Ama ben, senin beşiğini sallayan,
Değilim bir başıma!
Gökyüzü, uzanıyor
Ay düşüyor denize.
Ama ben, seni bağrına basan,
Değilim bir başıma!
Dünya, uzanıyor.
Bütün tenler hüzünlü anla.
Ama ben, seni kucaklayan,
Değilim bir başıma!
Gabriela MİSTRAL
Çeviri: Tuğrul Asi BALKAR
Din ve ırk referanslı yaklaşımlarıyla sık sık gündeme gelen İsmet Özel, Şili devleti tarafından verilen bu nişanı iade etmelidir. Her nasılsa, Türkiye’deki bazı İspanyol dili ve edebiyatı hocalarının, bu değerli nişan için 1995’de sadece romantik duygularla Şili hükümetine önerdiklerini düşündüğüm İsmet Özel, sanırım onları da bin pişman etmiştir. Düşünüyorum da, bu hocalar İsmet Özel ile Gabriela Mistral arasında, “şiir yazmak” dışında nasıl bir ilişki kurmuşlardır, bulamıyorum. Oysa öğretim üyeleri, bir toplumun en duyarlı, en geniş ufuklu ve olayları tahlil etme yetenekleri en gelişmiş bireyler olmalıdır. Elbette, üniversitenin arka sokağındaki kırtasiyeciye bastırdıkları kitaplarla akademik derece elde edenlerde bu özellikleri aramıyorum. Ama eski ve yerleşik, nitelikli bir üniversitenin öğretim üyelerinin, Şili hükümetini de vicdanlarını rahatsız edecek biçimde yönlendirmeleri anlaşılır gibi değil.
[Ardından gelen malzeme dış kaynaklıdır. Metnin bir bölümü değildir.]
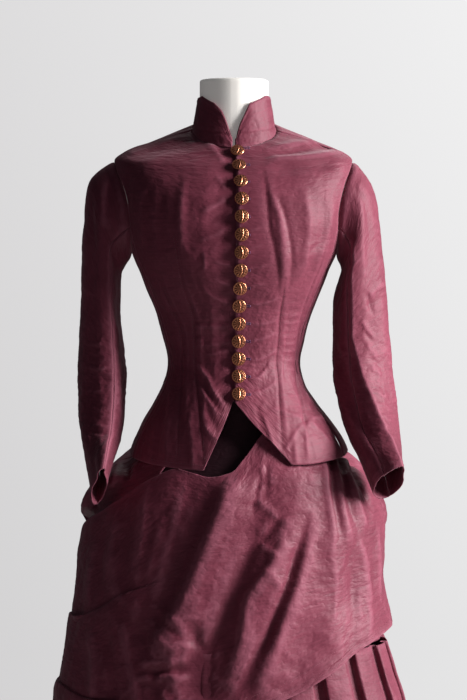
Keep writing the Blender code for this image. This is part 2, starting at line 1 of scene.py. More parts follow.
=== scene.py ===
# A two-piece silk bustle dress of the 1880s on a limbless dress form: the looks, built round the packed
# part. Angles go round the figure from 0 at the centre front, through 90 degrees on the wearer's left (+X),
# to 180 at the back; minus angles are on the wearer's right. Sizes are metres.

from math import pi, radians

import bmesh
import bpy
import numpy as np
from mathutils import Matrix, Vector


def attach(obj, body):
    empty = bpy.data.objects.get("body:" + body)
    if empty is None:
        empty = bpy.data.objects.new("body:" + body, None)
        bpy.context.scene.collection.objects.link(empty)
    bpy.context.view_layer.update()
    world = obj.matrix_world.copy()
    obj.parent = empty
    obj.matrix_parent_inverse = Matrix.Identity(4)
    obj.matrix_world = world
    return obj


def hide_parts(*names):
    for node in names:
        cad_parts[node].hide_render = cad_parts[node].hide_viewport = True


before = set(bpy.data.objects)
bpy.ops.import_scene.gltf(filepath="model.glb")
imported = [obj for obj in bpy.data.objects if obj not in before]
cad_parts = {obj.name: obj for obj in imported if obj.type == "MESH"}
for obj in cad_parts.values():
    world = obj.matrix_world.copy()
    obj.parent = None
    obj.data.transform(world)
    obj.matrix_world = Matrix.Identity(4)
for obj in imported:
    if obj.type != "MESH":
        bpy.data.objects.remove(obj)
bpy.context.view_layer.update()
print("frame loaded:", len(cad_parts), "nodes")

# The forms that the cloth lies on: half widths and depths at each level
bodiceRings = (
    ("level", "tilt", "left", "right", "front", "back", "square"),
    (0.820, 0.000, 0.176, 0.190, 0.138, 0.300, 2.10),
    (0.860, 0.000, 0.166, 0.183, 0.130, 0.272, 2.10),
    (0.900, 0.000, 0.149, 0.160, 0.119, 0.215, 2.10),
    (0.935, 0.000, 0.129, 0.133, 0.106, 0.152, 2.10),
    (0.965, 0.000, 0.114, 0.114, 0.095, 0.108, 2.10),
    (1.000, 0.000, 0.106, 0.106, 0.088, 0.090, 2.10),
    (1.035, 0.000, 0.113, 0.113, 0.091, 0.092, 2.12),
    (1.078, 0.000, 0.125, 0.125, 0.100, 0.098, 2.20),
    (1.117, 0.000, 0.141, 0.141, 0.112, 0.104, 2.35),
    (1.146, 0.000, 0.152, 0.152, 0.120, 0.108, 2.45),
    (1.175, 0.000, 0.164, 0.165, 0.125, 0.111, 2.55),
    (1.210, 0.000, 0.173, 0.173, 0.125, 0.113, 2.60),
    (1.250, 0.000, 0.180, 0.179, 0.118, 0.113, 2.60),
    (1.285, 0.003, 0.187, 0.185, 0.105, 0.109, 2.50),
    (1.310, 0.008, 0.192, 0.190, 0.091, 0.101, 2.35),
    (1.324, 0.012, 0.191, 0.189, 0.083, 0.096, 2.25),
    (1.336, 0.016, 0.177, 0.176, 0.075, 0.087, 2.15),
    (1.350, 0.021, 0.138, 0.138, 0.067, 0.075, 2.08),
    (1.363, 0.026, 0.098, 0.099, 0.061, 0.061, 2.02),
    (1.372, 0.030, 0.067, 0.067, 0.056, 0.051, 2.00),
)
skirtRings = (
    ("level", "tilt", "left", "right", "front", "back", "square"),
    (0.010, 0.0, 0.318, 0.315, 0.250, 0.420, 2.15),
    (0.150, 0.0, 0.298, 0.300, 0.229, 0.400, 2.15),
    (0.300, 0.0, 0.277, 0.284, 0.206, 0.382, 2.15),
    (0.460, 0.0, 0.253, 0.264, 0.181, 0.360, 2.15),
    (0.500, 0.0, 0.248, 0.252, 0.174, 0.355, 2.15),
    (0.550, 0.0, 0.240, 0.238, 0.166, 0.349, 2.15),
    (0.580, 0.0, 0.236, 0.230, 0.162, 0.345, 2.15),
    (0.660, 0.0, 0.228, 0.215, 0.151, 0.335, 2.15),
    (0.740, 0.0, 0.218, 0.216, 0.139, 0.322, 2.15),
    (0.780, 0.0, 0.205, 0.208, 0.131, 0.308, 2.15),
    (0.820, 0.0, 0.182, 0.180, 0.119, 0.270, 2.15),
    (0.850, 0.0, 0.152, 0.148, 0.107, 0.222, 2.15),
    (0.880, 0.0, 0.130, 0.128, 0.098, 0.172, 2.12),
    (0.910, 0.0, 0.117, 0.116, 0.092, 0.135, 2.10),
    (0.940, 0.0, 0.108, 0.108, 0.087, 0.110, 2.10),
    (0.970, 0.0, 0.101, 0.101, 0.083, 0.093, 2.10),
    (0.990, 0.0, 0.096, 0.096, 0.079, 0.082, 2.10),
)
formRings = (
    ("level", "tilt", "left", "right", "front", "back", "square"),
    (0.800, 0.0, 0.124, 0.124, 0.086, 0.098, 2.1),
    (0.840, 0.0, 0.126, 0.126, 0.088, 0.100, 2.1),
    (0.880, 0.0, 0.117, 0.117, 0.085, 0.099, 2.1),
    (0.920, 0.0, 0.104, 0.104, 0.080, 0.093, 2.1),
    (0.960, 0.0, 0.094, 0.094, 0.075, 0.085, 2.1),
    (0.985, 0.0, 0.088, 0.088, 0.071, 0.076, 2.1),
    (1.005, 0.0, 0.090, 0.090, 0.073, 0.077, 2.1),
    (1.040, 0.0, 0.103, 0.103, 0.082, 0.084, 2.1),
)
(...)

Gabriela Mistral Nişanı'nın İsmet Özel’e verildiği günlerde, bunun yanlış olduğunu söylemiştik ama sesimizi duyuramamıştık. O zamanlar sosyal medyanın da olmaması, bu skandalın patlamasını önlemişti. Ama bugün, madem ki İsmet Özel bu konuyu açmış ve çok ileri gittiği için nişanın kendine verilmeyebileceğini öne sürmüştür, biz de diyoruz ki, “evet, bu nişanın sana verilmesi çok büyük bir yanlıştı, İsmet Özel, Gabriela Mistral Nişanı’nı geri ver!” Eğer en kısa zamanda geri vermezsen, o nişan senin vicdanının ortasında bir kor gibi yanmayı sürdürecektir. Sana ait olmayan bu nişan, çok yanlış, çok ışıksız, çok sapkın düşüncelerle örülmüş bir kafa taşıyan ‘varlık’ tarafından sahiplenildiği için acı duymaktadır. Onun duyduğu bu acı, gerçekte Şili halkının özgürlüğü ve refahı için mücadele etmiş büyük şair Pablo Neruda’nın da acısıdır! Dostu Nazım Hikmet’in ölümünden sonra şu dizeleri yazan Neruda’nın da acısıdır:
“…
Niçin öldün Nazım?
ne yaparız şimdi biz
şarkılarından yoksun?
…
Al sana bir demet Şili kasımpatıları
al güney denizleri üstündeki ayın soğuk parlaklığını,
halkların savaşını, kendi dövüşümü
ve yurdumun kederli davullarının boğuk
gürültüsünü
kardeşim benim, dünyada nasıl yalnızım sensiz,
çiçek açmış kiraz ağacının altınına benzeyen
yüzüne hasret…”
.
O nişanın sende bulunmaktan duyduğu acı, General Pinochet tarafından tutuklanarak cezaevi olarak kullanılan stadyuma koyulmuş, gitar çalıp şarkı söylemeyi sürdürdüğü için önce elleri kesilen ve sonra da işkence ile öldürülen Victor Jara’nın acısıdır.
O nişanın sende bulunmaktan duyduğu acı, Nicanor Parra’nın da acısıdır,
O nişanın sende bulunmaktan duyduğu acı, Ariel Dorfman’ın da acısıdır,
O nişanın sende bulunmaktan duyduğu acı, Marcela Serrano’nun da acısıdır,
O nişanın sende bulunmaktan duyduğu acı, José Donoso’nun da acısıdır,
Ve o nişanın sende bulunmaktan duyduğu acı, halkına İspanyolca şarkılar söylerken, şiirler yazarken, Franco’nun askerleri tarafından bir duvarın önünde gözleri bağlanarak kurşuna dizilen Federica Garcia Lorca’nın acısıdır!
İsmet Özel, Gabriela Mistral Nişanı'nı geri ver!